The visual language keeps returning to thresholds. Characters are framed in doorways, stranded between rooms, caught at the edges of mirrors. It’s subtle, but it keeps reminding you that everyone in this house is halfway between identities. Patricia López Arnaiz gives the film its steadiest and saddest weight as the aunt. On paper, she’s the "enlightened" one, yet López Arnaiz lets panic leak through the performance in small physical gestures: restless hands, the constant tugging at her sweater, the sense that she’s trying to hold herself together while making a case for reason.

She believes she’s rescuing her niece, but the attempt exposes something she would rather not look at: that her own liberal, carefully chosen life may not be as settled or satisfying as she insists. It’s a performance that never begs for sympathy. It only asks that you sit with how exhausting it is to maintain an identity that’s meant to look effortless.

A close-up shot focusing on the character's hands and subtle facial tension

I’m not convinced the last act is as exact as the first half. There’s a stretch where the film seems to loop back through the same arguments until they start to lose some force. Maybe that repetition is the point, because family conflicts do circle and circle, but it asks for a patience that not every viewer will have.

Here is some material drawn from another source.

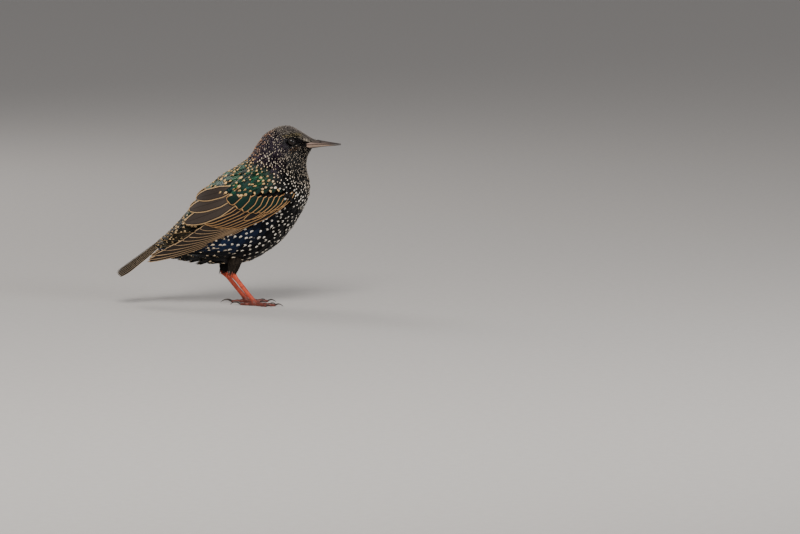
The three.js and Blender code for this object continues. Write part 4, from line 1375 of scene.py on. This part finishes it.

Still, the question at the center of the film keeps nagging at me: why do we say we want our children to be free, then recoil when they use that freedom in ways we can’t recognize? *Sundays* never offers the comfort of a clean answer. It doesn’t fully side with the daughter’s religious commitment, and it doesn’t grant the aunt’s secular rationalism a moral victory either. It stays in the uneasy space between them. That’s what gives the film its sting. Sometimes loving people means facing the fact that their inner life is closed to you. Few things are harder to accept.